Massive empires start from small personal experiments at home

They did not start by building massive corporations or launching huge projects. Most of them started with small, personal experiments at home or in some tiny workspace. Even Netflix started simply because its founder was annoyed about paying video late fees. Most great things begin with one minor everyday annoyance.

I genuinely believe the real identity of an entrepreneur comes down to this. Find people similar to yourself, and solve their discomfort.


The Power of 10 True Fans

Now you might be thinking, solving a problem is great, but if I don't market it, nobody will care. How do I even find customers?

To that, I want to bring up Sam Altman one more time.
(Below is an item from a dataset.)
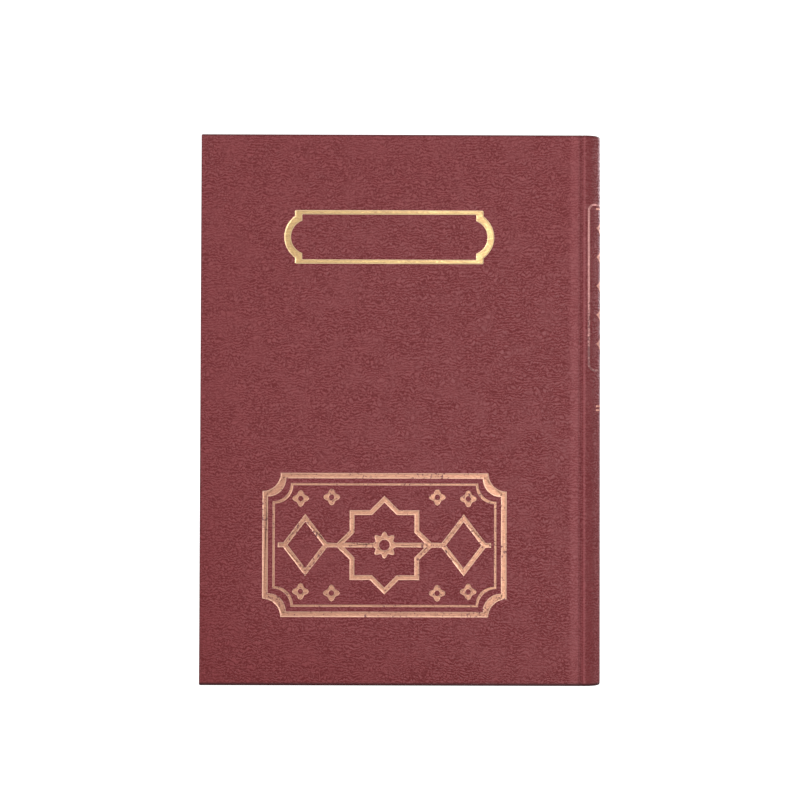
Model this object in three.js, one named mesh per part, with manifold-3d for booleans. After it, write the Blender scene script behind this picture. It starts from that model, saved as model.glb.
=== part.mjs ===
// A case-bound register book, closed and standing on its tail.
// Millimetres, +Z towards the head, +X towards the spine, the front cover faces -Y.
// The origin is under the middle of the book, on the surface that it stands on.

import * as THREE from 'three';
import { mergeGeometries, mergeVertices } from 'three/addons/utils/BufferGeometryUtils.js';
import Module from 'manifold-3d';

const wasm = await Module();
wasm.setup();

// Driving dimensions of the leaves and the case
const LEAF_WIDTH = 210;
const LEAF_HEIGHT = 297;
const SQUARE = 3; // how far the boards stand past the leaves at head and tail
const FORE_SQUARE = 3.5; // the same at the fore-edge
const CLOTH = 0.35;
const BOARD_THICK = 2.1;
const TURN_IN = 15;
const LEAF_THICK = 0.12;
const ENDPAPER_THICK = 0.16;
const SECTION_THICK = 0.8;
const SECTIONS_PER_HALF = 6;
const LOOSE_LEAVES = 3;
const SEAT = 0.05; // air left between glued or stacked sheets
const CLEAR = 0.3; // air left round a piece that turns past another

// Driving dimensions of the back of the block
const ROUND_RISE = 4.5; // how far the middle fold stands past the outer ones
const MULL_THICK = 0.25;
const MULL_SHORT = 13.5;
const LINING_THICK = 0.2;
const LINING_SHORT = 5;
const HEADBAND_BEAD = 1.5;
const HEADBAND_TAPE = 12;
const HOLLOW = 1.2; // air in the hollow back, at its middle
const LINER_THICK = 0.6;
const SPINE_TURN_IN = 15;

// Driving dimensions of the joint between a board and the spine
const GROOVE_WIDTH = 3.5;
const GROOVE_DEPTH = 2.35;
const GROOVE_TO_LINER = 0.2;

// Driving dimensions of the stamped foil
const FOIL_THICK = 0.08;
const STAMP_DEPTH = 0.14;
const FOIL_GAP = 0.04;

// Each place is a shift from the middle of the cover and a distance from its head or its tail
const TITLE = { shift: -0.26, fromHead: 56.65, halfBar: 51.9, halfHeight: 15.05, barStroke: 2.9 };
const TITLE_END = { bulge: 5.9, lug: 3.7, innerLug: 6.1, lugStroke: 4, arcStroke: 3.7, corner: 1.1 };
const PANEL = { shift: -2.41, fromTail: 77, halfWidth: 67, halfHeight: 39.5, stroke: 3, scoop: 10 };
const PANEL_RULE = { gap: 2.6, stroke: 1.2 };
const STAR = { toRule: 5.7, stroke: 2.6 };
const ROSETTE = { radius: 7.4, petals: 8, petalDepth: 2.2, hole: 3 };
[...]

You do not need TV commercials or some massive funding round to launch a grandiose marketing campaign. Your only real goal is to find exactly 10 true fans who genuinely love what you do.

You might think, just 10 people? But Gary Vaynerchuk, who basically built his career on understanding social media, says the exact same thing. Secure 10 hardcore fans. Those 10 people naturally spread the word to 100. Then those 100 spread it to 1,000. And through that chain, you end up with a sustainable business.

So let me ask you the most important question. What is something inconvenient about your favorite hobby? If you love cooking, maybe finding the right recipe is annoying. If you love working out, maybe the instructions online are way too complicated. If you are a parent, maybe reliable information is hard to find. All of these are your starting point.

Try solving that inconvenience in your own way. That right there becomes your early business model.

At its core, a solo entrepreneur is just a person who solves other people's inconveniences. It does not have to be grand. Start with the simple goal of satisfying just 10 people who share that same frustration. The money is just a natural byproduct that follows once you get the process right.

I genuinely believe this world will one day be filled with tens of thousands of solo entrepreneurs, each carrying their own personal brand. I am working hard to become one of them. And I sincerely hope you succeed right alongside me.